At first, I didn’t want to open Café Colline until we were allowed to use the bar. Without that element, it’s not the business I had envisioned. We didn’t want a stodgy, quiet dining room. We wanted an atmosphere that had some life to it. With capacity limits, the deal was: You could either have people sitting at the bar but no bartender, or you could have a bartender but nobody sitting at the bar. Not optimal.

Parc de Ville is a much bigger building, so there we could have a bartender behind the bar and seat people in other places with distancing. We are in the hospitality business, and right now we can’t do everything we want to do for people. It is what it is.

I’m not getting any younger, and this is a young man’s or woman’s game. We’ve recognized there are up-and-comers who can benefit from us and we can benefit from them. At Solace Outpost, the Solace guys are showing us how customer interactions are changing with QR codes and touchless payments. It’s a less in-your-face type of service that works in certain environments—that kind of English and Irish pub idea of placing an order and having it magically appear without constantly hovering servers. The technology that’s emerging now is here to stay.

We realized at the start of the pandemic that people gravitate toward farm breweries, wineries, wide-open spaces. We did an outdoor installation at the Kennedy Center—a pop-up concept called Victura Park, with the look and feel of a winery—from March to October 2020. We’re doing it again this spring. People like being outside with room to roam. It’s very much a “come as you are” type of space. This year we will make the installation a little more permanent. Our contract is for five years. Eric Bruner-Yang curates the food for it.

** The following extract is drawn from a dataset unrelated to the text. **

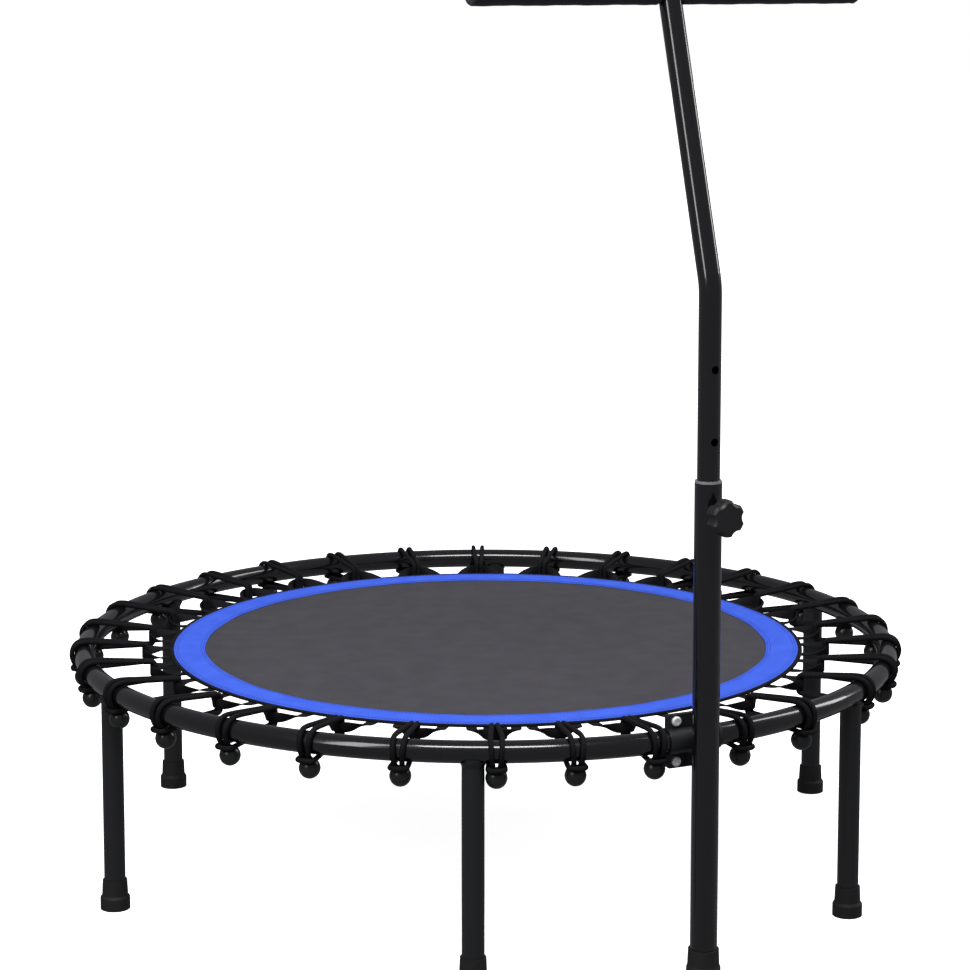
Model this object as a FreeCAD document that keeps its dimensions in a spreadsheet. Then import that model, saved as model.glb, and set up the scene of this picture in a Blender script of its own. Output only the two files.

With Covid came lots of tough decisions. We ultimately laid off very few people, but at the end of the day there were some I wasn’t able to keep. That hurt a lot.

If I could turn back time…would we have been better off just closing everything down in March of 2020? Financially, probably yeah. But at the same time, the decision not to close kept a lot of people employed. The owner is always the last one to put any money in his pocket and I haven’t done that in a year. I’m proud we were able to keep a lot of people moving forward with a reason to get out of the house and not feel like complete victims of this pandemic.

My mental health has improved significantly by virtue of having Café Colline just up the street from me. I walk up every day and stuff bags with burgers and feel like I’m accomplishing something. I’m back to doing jobs that had been delegated out. It’s a reminder of what got me into this business to begin with. We are still giving food to people with a smile and a kind word. Rather than making major watershed decisions, we are just trying to solve an unsolvable puzzle every day. Having simple blocking and tackling tasks helps.

We have a really good, loyal following at Colline. I know people do not want to eat French food three days a week—yet we have people who are doing it because they want us to make it through this.

And frankly, let’s maintain some perspective. I haven’t lost anyone near and dear to me to this virus. There are millions who can’t say that. That realization makes you check yourself. At the end of the day, I’m still aboveground and so are the people I love.

It’s been a surreal time. We have learned about all different kinds of people. I’m seeing unprecedented cooperation between tenants and landlords. There’s more of a kinship with other restaurant operators. Previously you wouldn’t even tell the competition what you were paying for a gallon of milk. Now we are more open with each other, sharing information and trying to help each other out.

What was so difficult about last March was the experience of taking a step forward and then a step back. At least now the steps appear to be heading in one direction—maybe slowly and deliberately, but forward. You’ve got a choice: Be optimistic or pessimistic. I know the easier choice for me.